■ Task goal
Please give the data below again in full, exactly as it stands.

■ Available data
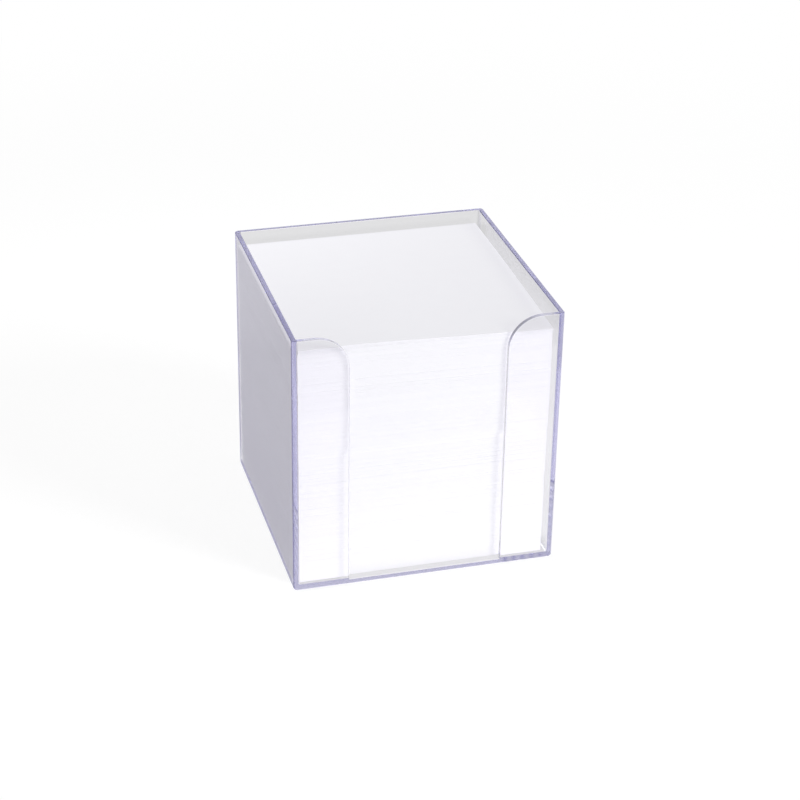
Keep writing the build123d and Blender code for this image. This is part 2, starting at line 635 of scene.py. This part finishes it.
def loose_sheet(index, finish):
    """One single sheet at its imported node's height, with its corners lifted a hair.

    It strays from the loose sheets' middle by STRAY_SHARE of what its node does, because the
    sheets' white edges would otherwise lie in each other's shade. Its point (u, v) is lifted by
    its rise times the cube of |u v| over the square of half a side.
    """
    node = f"loose_sheet_{index + 1:02d}"
    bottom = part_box(node)[0].z / MM
    phase = (index + 1) * GOLDEN_ANGLE
    turn = math.atan2(CORNER_SWEEP, SHEET_SIDE / 2) * math.sin(2 * phase) * STRAY_SHARE
    place = LOOSE_MIDDLE + (middle(node) - LOOSE_MIDDLE) * STRAY_SHARE
    rise = CORNER_RISE * (index + 1)

    def curl(u, v):
        reach = (np.abs(u) * np.abs(v)) / (SHEET_SIDE / 2) ** 2
        return rise * reach ** 3

    name = f"note_sheet_{index + 1:02d}"
    sheet = pile(name, np.array([bottom]), place[None], np.array([turn]), LOOSE_CELLS, curl)
    dress(sheet, f"{node}_body", "white_paper", finish, node)


def normal_per_corner(mesh):
    """One normal for each corner of a triangle mesh, even on flats and smooth over roundings.

    A corner's normal is the sum of the normals of the triangles round its point that meet its
    own triangle smoothly, each times the squared area of the flat that it belongs to. Triangles
    belong to one flat where their normals and their distances from the origin agree.
    """
    count = len(mesh.polygons)
    normals, centres, areas = np.zeros(count * 3), np.zeros(count * 3), np.zeros(count)
    mesh.polygons.foreach_get("normal", normals)
    mesh.polygons.foreach_get("center", centres)
    mesh.polygons.foreach_get("area", areas)
    normals, centres = normals.reshape(-1, 3), centres.reshape(-1, 3)
    offset = (normals * centres).sum(axis=1, keepdims=True) / MM
    planes = np.round(np.concatenate([normals * NORMAL_STEPS, offset * OFFSET_STEPS], axis=1))
    flat = np.unique(planes, axis=0, return_inverse=True)[1].ravel()
    weight = np.bincount(flat, weights=areas)[flat] ** 2
    point = np.zeros(count * 3, dtype=np.int32)
    mesh.loops.foreach_get("vertex_index", point)
    # Every pair of a corner and a triangle that meets its point: own is the one, other the other
    by_point = np.argsort(point, kind="stable")
    shared = np.bincount(point)
    first = np.cumsum(shared) - shared
    partners = shared[point]
    own = np.repeat(np.arange(len(point)), partners)
    step = np.arange(len(own)) - np.repeat(np.cumsum(partners) - partners, partners)
    other = by_point[np.repeat(first[point], partners) + step] // 3
    own_normal = normals[own // 3]
    smooth = (own_normal * normals[other]).sum(axis=1) > math.cos(SMOOTH_ANGLE)
    total = np.zeros((len(point), 3))
    np.add.at(total, own[smooth], normals[other[smooth]] * weight[other[smooth], None])
    return total / np.linalg.norm(total, axis=1, keepdims=True)


def box_moulding(finish):
    """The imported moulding's own surface, merged and smooth over its roundings."""
    source = frame["nodes"]["clear_box"]
    shell = source.copy()
    shell.data = source.data.copy()
    shell.name = "clear_moulding"
    # The copy is a piece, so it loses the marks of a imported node
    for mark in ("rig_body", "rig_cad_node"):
        del shell[mark]
    shell.parent = None
    bpy.context.scene.collection.objects.link(shell)
    work = bmesh.new()
    work.from_mesh(shell.data)
    bmesh.ops.remove_doubles(work, verts=work.verts, dist=SAME_POINT)
    work.to_mesh(shell.data)
    work.free()
    shell.data.shade_smooth()
    shell.data.normals_split_custom_set(normal_per_corner(shell.data))
    dress(shell, "box", "clear_plastic", finish, "clear_box")


def light_bounces(cycles):
    """Lets light go round inside the walls, and reach the sheets behind them in full."""
    cycles.max_bounces = EDGE_BOUNCES
    cycles.glossy_bounces = EDGE_BOUNCES
    cycles.transmission_bounces = EDGE_BOUNCES
    cycles.blur_glossy = 0.0


# Heights in millimetres, and the loose sheets' middle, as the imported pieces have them
FLOOR_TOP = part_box("lower_sheet_block")[0].z / MM
UPPER_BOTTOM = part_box("upper_sheet_block")[0].z / MM
LOOSE_NODES = [name for name in frame["nodes"] if name.startswith("loose_sheet")]
LOOSE_MIDDLE = np.mean([middle(name) for name in LOOSE_NODES], axis=0)
PILE_TOP = max(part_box(name)[1].z for name in LOOSE_NODES) / MM

camera()
plastic = material("clear_polystyrene", clear_plastic)
paper = material("uncoated_paper", white_paper)
box_moulding(plastic)
paper_block("lower_sheets", "lower_sheet_block", "lower_block", paper, SEED, LOWER_CELLS)
paper_block("upper_sheets", "upper_sheet_block", "upper_block", paper, SEED + 1, UPPER_CELLS)
for index in range(len(LOOSE_NODES)):
    loose_sheet(index, paper)

light_table()
studio_world()
soft_light("key", KEY_AZIMUTH, KEY_ELEVATION, KEY_DISTANCE, KEY_WIDTH, KEY_LEVEL)
soft_light("back", BACK_AZIMUTH, BACK_ELEVATION, BACK_DISTANCE, BACK_WIDTH, BACK_LEVEL)
light_bounces(bpy.context.scene.cycles)
bpy.context.scene.view_settings.view_transform = "Standard"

■ Correct result
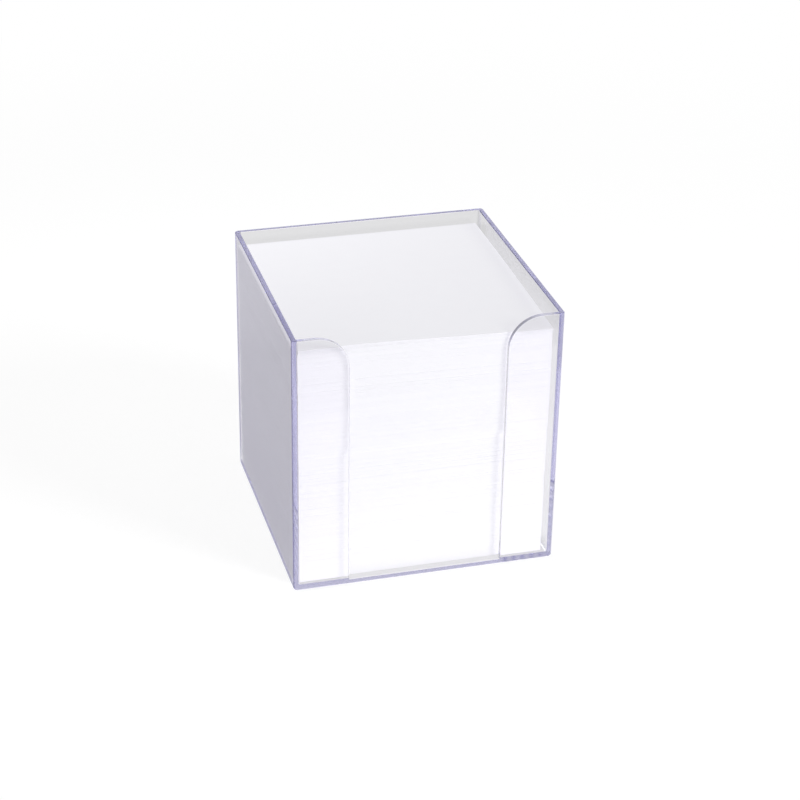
Keep writing the build123d and Blender code for this image. This is part 2, starting at line 635 of scene.py. This part finishes it.
def loose_sheet(index, finish):
    """One single sheet at its imported node's height, with its corners lifted a hair.

    It strays from the loose sheets' middle by STRAY_SHARE of what its node does, because the
    sheets' white edges would otherwise lie in each other's shade. Its point (u, v) is lifted by
    its rise times the cube of |u v| over the square of half a side.
    """
    node = f"loose_sheet_{index + 1:02d}"
    bottom = part_box(node)[0].z / MM
    phase = (index + 1) * GOLDEN_ANGLE
    turn = math.atan2(CORNER_SWEEP, SHEET_SIDE / 2) * math.sin(2 * phase) * STRAY_SHARE
    place = LOOSE_MIDDLE + (middle(node) - LOOSE_MIDDLE) * STRAY_SHARE
    rise = CORNER_RISE * (index + 1)

    def curl(u, v):
        reach = (np.abs(u) * np.abs(v)) / (SHEET_SIDE / 2) ** 2
        return rise * reach ** 3

    name = f"note_sheet_{index + 1:02d}"
    sheet = pile(name, np.array([bottom]), place[None], np.array([turn]), LOOSE_CELLS, curl)
    dress(sheet, f"{node}_body", "white_paper", finish, node)


def normal_per_corner(mesh):
    """One normal for each corner of a triangle mesh, even on flats and smooth over roundings.

    A corner's normal is the sum of the normals of the triangles round its point that meet its
    own triangle smoothly, each times the squared area of the flat that it belongs to. Triangles
    belong to one flat where their normals and their distances from the origin agree.
    """
    count = len(mesh.polygons)
    normals, centres, areas = np.zeros(count * 3), np.zeros(count * 3), np.zeros(count)
    mesh.polygons.foreach_get("normal", normals)
    mesh.polygons.foreach_get("center", centres)
    mesh.polygons.foreach_get("area", areas)
    normals, centres = normals.reshape(-1, 3), centres.reshape(-1, 3)
    offset = (normals * centres).sum(axis=1, keepdims=True) / MM
    planes = np.round(np.concatenate([normals * NORMAL_STEPS, offset * OFFSET_STEPS], axis=1))
    flat = np.unique(planes, axis=0, return_inverse=True)[1].ravel()
    weight = np.bincount(flat, weights=areas)[flat] ** 2
    point = np.zeros(count * 3, dtype=np.int32)
    mesh.loops.foreach_get("vertex_index", point)
    # Every pair of a corner and a triangle that meets its point: own is the one, other the other
    by_point = np.argsort(point, kind="stable")
    shared = np.bincount(point)
    first = np.cumsum(shared) - shared
    partners = shared[point]
    own = np.repeat(np.arange(len(point)), partners)
    step = np.arange(len(own)) - np.repeat(np.cumsum(partners) - partners, partners)
    other = by_point[np.repeat(first[point], partners) + step] // 3
    own_normal = normals[own // 3]
    smooth = (own_normal * normals[other]).sum(axis=1) > math.cos(SMOOTH_ANGLE)
    total = np.zeros((len(point), 3))
    np.add.at(total, own[smooth], normals[other[smooth]] * weight[other[smooth], None])
    return total / np.linalg.norm(total, axis=1, keepdims=True)


def box_moulding(finish):
    """The imported moulding's own surface, merged and smooth over its roundings."""
    source = frame["nodes"]["clear_box"]
    shell = source.copy()
    shell.data = source.data.copy()
    shell.name = "clear_moulding"
    # The copy is a piece, so it loses the marks of a imported node
    for mark in ("rig_body", "rig_cad_node"):
        del shell[mark]
    shell.parent = None
    bpy.context.scene.collection.objects.link(shell)
    work = bmesh.new()
    work.from_mesh(shell.data)
    bmesh.ops.remove_doubles(work, verts=work.verts, dist=SAME_POINT)
    work.to_mesh(shell.data)
    work.free()
    shell.data.shade_smooth()
    shell.data.normals_split_custom_set(normal_per_corner(shell.data))
    dress(shell, "box", "clear_plastic", finish, "clear_box")


def light_bounces(cycles):
    """Lets light go round inside the walls, and reach the sheets behind them in full."""
    cycles.max_bounces = EDGE_BOUNCES
    cycles.glossy_bounces = EDGE_BOUNCES
    cycles.transmission_bounces = EDGE_BOUNCES
    cycles.blur_glossy = 0.0


# Heights in millimetres, and the loose sheets' middle, as the imported pieces have them
FLOOR_TOP = part_box("lower_sheet_block")[0].z / MM
UPPER_BOTTOM = part_box("upper_sheet_block")[0].z / MM
LOOSE_NODES = [name for name in frame["nodes"] if name.startswith("loose_sheet")]
LOOSE_MIDDLE = np.mean([middle(name) for name in LOOSE_NODES], axis=0)
PILE_TOP = max(part_box(name)[1].z for name in LOOSE_NODES) / MM

camera()
plastic = material("clear_polystyrene", clear_plastic)
paper = material("uncoated_paper", white_paper)
box_moulding(plastic)
paper_block("lower_sheets", "lower_sheet_block", "lower_block", paper, SEED, LOWER_CELLS)
paper_block("upper_sheets", "upper_sheet_block", "upper_block", paper, SEED + 1, UPPER_CELLS)
for index in range(len(LOOSE_NODES)):
    loose_sheet(index, paper)

light_table()
studio_world()
soft_light("key", KEY_AZIMUTH, KEY_ELEVATION, KEY_DISTANCE, KEY_WIDTH, KEY_LEVEL)
soft_light("back", BACK_AZIMUTH, BACK_ELEVATION, BACK_DISTANCE, BACK_WIDTH, BACK_LEVEL)
light_bounces(bpy.context.scene.cycles)
bpy.context.scene.view_settings.view_transform = "Standard"